Nine hours later, another exhausting day comes to an end. Doing anything in India is tiring: the traffic is so dense, the air so hot, and street life so intense. Checking my email before retiring for the night, I find a short, shocking bulletin from a Korean reader named Kim (not the Dear Leader of the same name, or at least, I don’t think so): “Whatever happens, tell your friend Priti to avoid South Korea. Laws protecting women from lying, predatory men have been rescinded. See the story at this link.”
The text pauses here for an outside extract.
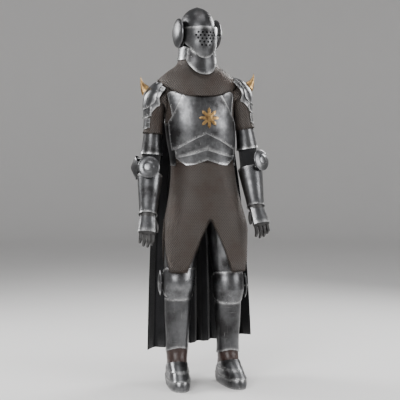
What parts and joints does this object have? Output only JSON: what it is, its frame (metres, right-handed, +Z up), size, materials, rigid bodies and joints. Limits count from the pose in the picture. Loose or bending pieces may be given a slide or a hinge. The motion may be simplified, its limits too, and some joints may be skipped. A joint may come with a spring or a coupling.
{
  "type": "suit of plate armour",
  "caption": "Full suit of plate armour over mail, hollow and upright as worn, with a visored helmet, gilt shoulder horns and a long hung cape.",
  "frame": {"origin": "between the shoulders, on the suit's upright midline, where a wearer's shoulders carry it, 1.45 m above the soles", "axes": "+Z up, the suit faces -Y, +X to the wearer's left"},
  "size_m": [0.6888, 0.4194, 1.862],
  "materials": {
    "steel": "weathered, polished and scratched",
    "dark_steel": "darkened, worn bright at the edges",
    "gilt": "aged gilding",
    "mail": "oiled brown-grey rings",
    "black_cloth": "matt woven wool",
    "black_leather": "dull worn leather",
    "boot_leather": "dark red-brown worn leather"
  },
  "bodies": {
    "suit": {"helmet_skull": "dark_steel", "helmet_bevor": "dark_steel", "helmet_neck_guard": "steel", "helmet_disc_right": "dark_steel", "helmet_disc_left": "dark_steel", "hauberk_body": "mail", "hauberk_skirt": "mail", "sleeve_right": "mail", "sleeve_left": "mail", "mail_mantle": "mail", "breastplate": "steel", "waist_lame_upper": "steel", "waist_lame_lower": "steel", "breast_gusset_right": "steel", "breast_gusset_left": "steel", "backplate": "dark_steel", "chest_rosette": "gilt", "pauldron_right": "steel", "pauldron_front_lame_right": "steel", "arm_lame_upper_right": "steel", "arm_lame_lower_right": "steel", "horn_right": "gilt", "rerebrace_right": "steel", "vambrace_right": "steel", "arming_sleeve_right": "black_cloth", "couter_right": "steel", "couter_disc_right": "steel", "glove_right": "black_leather", "hand_plate_right": "steel", "pauldron_left": "steel", "pauldron_front_lame_left": "steel", "arm_lame_upper_left": "steel", "arm_lame_lower_left": "steel", "horn_left": "gilt", "rerebrace_left": "steel", "vambrace_left": "steel", "arming_sleeve_left": "black_cloth", "couter_left": "steel", "couter_disc_left": "steel", "glove_left": "black_leather", "hand_plate_left": "steel", "hose_right": "black_cloth", "greave_right": "dark_steel", "cuisse_right": "steel", "poleyn_right": "steel", "poleyn_wing_right": "steel", "boot_right": "boot_leather", "sabaton_right": "steel", "hose_left": "black_cloth", "greave_left": "dark_steel", "cuisse_left": "steel", "poleyn_left": "steel", "poleyn_wing_left": "steel", "boot_left": "boot_leather", "sabaton_left": "steel", "cape": "black_cloth"},
    "visor": {"helmet_visor": "steel"}
  },
  "joints": [
    {"name": "visor_pivot", "type": "hinge", "parent": "suit", "child": "visor", "pos_m": [-0.008, 0, 0.281], "axis": [-0.9877, -0.1564, 0], "range_deg": [0, 65]}
  ]
}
But before I can click the link, the hotel is plunged into darkness by a power cut.
Tuesday, September 16
After a sweaty night, power is restored. This morning I get back on to the internet after only 15 attempts to log on. I click last night’s link to learn that the famous “sleazeball law” of South Korea has just been repealed. For decades, any male jerk who pretended to be a sincere, marriageable person in a bid to get a woman he was trying to seduce to drop her guard, and other things, was hauled off to jail for two years. But judges in South Korea have decided that this sort of sleazy seduction technique should no longer be seen as a crime—it was just the sort of thing guys do. Their verdict read: “The government should refrain from interfering in men’s sexual activities of tempting women in an unharmful manner.” Court spokesman Noh Hee-bum told reporters that men who think they had been harmed by this law could ask for state compensation. That’s hard to imagine. “Excuse me, I’ve been a lying sleazeball all my life, can I have some money please?” Curiously, women’s groups in South Korea have approved the change.
At breakfast, I show Agnetha and Priti the article and ask them why they think Korean women are in favor of it. Agnetha says: “All women know men are sleazeballs. Remember we’re far smarter than you. We’d rather handle it by ourselves than have the law try to handle it for us.”